-- begin Dataset records --
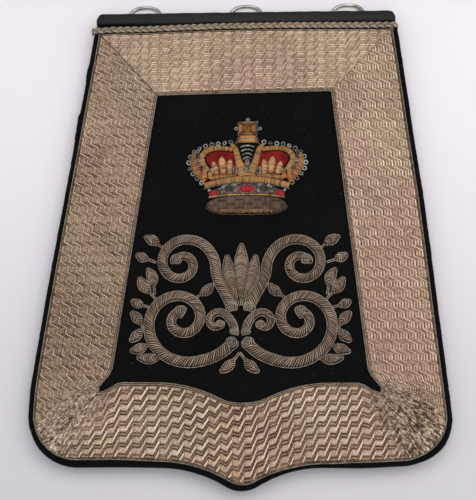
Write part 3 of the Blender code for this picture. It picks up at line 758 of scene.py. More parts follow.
def edge_y(points, x):
    """Height of an edge given as points from the side to the middle, at a distance x from the middle."""
    x = abs(x)
    for (x1, y1), (x2, y2) in zip(points, points[1:]):
        if x2 <= x <= x1:
            return y1 + (y2 - y1) * (x1 - x) / (x1 - x2) if x1 > x2 else y1
    return points[0][1]


NOTCH_FOOT = [(0.0968, -0.1168), (0.0934, -0.1158), (0.0892, -0.1136), (0.0850, -0.1108), (0.0808, -0.1098)]
FIELD_FOOT = NOTCH_FOOT + pointed_edge(-0.1098, -0.1240, 0.0600, 0.0950, 0.0, 4)
LACE_FOOT = pointed_edge(
    BOTTOM_Y + LACE_FOOT_LIFT, TIP_Y + LACE_FOOT_LIFT, FLANK_X, FLANK_RADIUS, LACE_INSET, 4)


def place_side(s, t, way):
    """A point on a side strip: s down from the top, t inward from the outer edge."""
    y = LACE_TOP_Y + SIDE_START - s
    outer = side_half(y) - LACE_INSET * LEAN_STRETCH
    return way * (outer + (field_half(y) - outer) * t / LACE_WIDTH), y


def place_foot(s, t):
    """A point on the bottom strip: s from the left, t upward from the lower edge."""
    x = s - FOOT_LENGTH / 2
    low = edge_y(LACE_FOOT, x)
    return x, low + (edge_y(FIELD_FOOT, x) - low) * t / LACE_WIDTH


def place_top(s, t):
    """A point on the top strip: s from the right, t downward from the upper edge."""
    return HEAD_LENGTH / 2 - s, LACE_TOP_Y - t * (LACE_TOP_Y - FIELD_TOP_Y) / LACE_WIDTH


def woven_cell(row, column_step, row_step, relief):
    """One cell of the weave, a column wide, its row climbing by one row from left to right."""
    rows = row + [(1.0,) + row[0][1:]]
    verts, faces, shines = [], [], []
    for share, climb in STEP:
        slant = min(1.0, max(0.0, (share - 0.48) / 0.08)) * min(1.0, max(0.0, (1.03 - share) / 0.08))
        for part, height, level_tone, slant_tone in rows:
            crown = 0.12 * slant if height > 0.7 else 0.0
            verts.append((share * column_step, (climb + part) * row_step, (height + crown) * relief))
            # Row tones: the thread's own colour together with painted highlights and painted shade
            shines.append(level_tone + (slant_tone - level_tone) * slant)
    count = len(rows)
    for i in range(len(STEP) - 1):
        for k in range(count - 1):
            faces.append((i * count + k, (i + 1) * count + k, (i + 1) * count + k + 1, i * count + k + 1))
    return verts, faces, shines


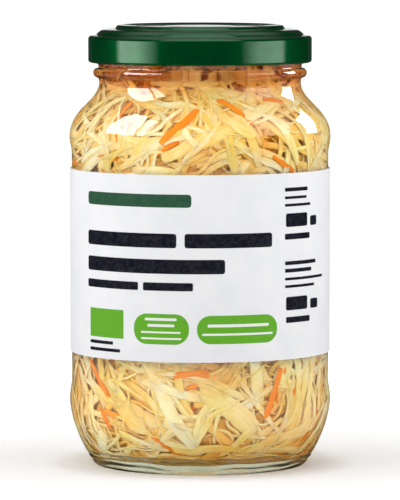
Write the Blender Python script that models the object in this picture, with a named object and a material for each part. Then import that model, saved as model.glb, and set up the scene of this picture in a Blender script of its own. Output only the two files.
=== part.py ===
"""A jar of sauerkraut: a twist-off glass jar, its steel lid, its paper label and the shreds packed in it.

Metres, +Z up. The jar stands on z = 0 with its axis on Z, and its front faces -Y.
"""

import math
from typing import NamedTuple

import bmesh
import bpy
import numpy as np

# Driving dimensions of the jar
SEGMENTS = 48
RIDGE_R = 0.0495
PANEL_R = 0.0487
NECK_R = 0.0382
BEAD_R = 0.0405
FINISH_R = 0.0385
MOUTH_R = 0.0352
RING_OUTER_R = 0.0395
WALL = 0.0028
LOW_RIDGE_Z = 0.0255
PANEL_LOW_Z = 0.0330
PANEL_HIGH_Z = 0.1182
HIGH_RIDGE_Z = 0.1245
NECK_Z = 0.1450
BEAD_Z = 0.1486
BEAD_HALF_HEIGHT = 0.0020
RIM_Z = 0.1634
PUSH_UP = ((0.0365, 0.0), (0.0347, 0.0011), (0.01825, 0.0023), (0.0, 0.0026))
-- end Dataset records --
> [What this task involves]: Output exactly those lines that lie from the line with "Write the Blender" through the line with "packed in it.", with both of those lines included.

> [Final answer]:
Write the Blender Python script that models the object in this picture, with a named object and a material for each part. Then import that model, saved as model.glb, and set up the scene of this picture in a Blender script of its own. Output only the two files.
=== part.py ===
"""A jar of sauerkraut: a twist-off glass jar, its steel lid, its paper label and the shreds packed in it.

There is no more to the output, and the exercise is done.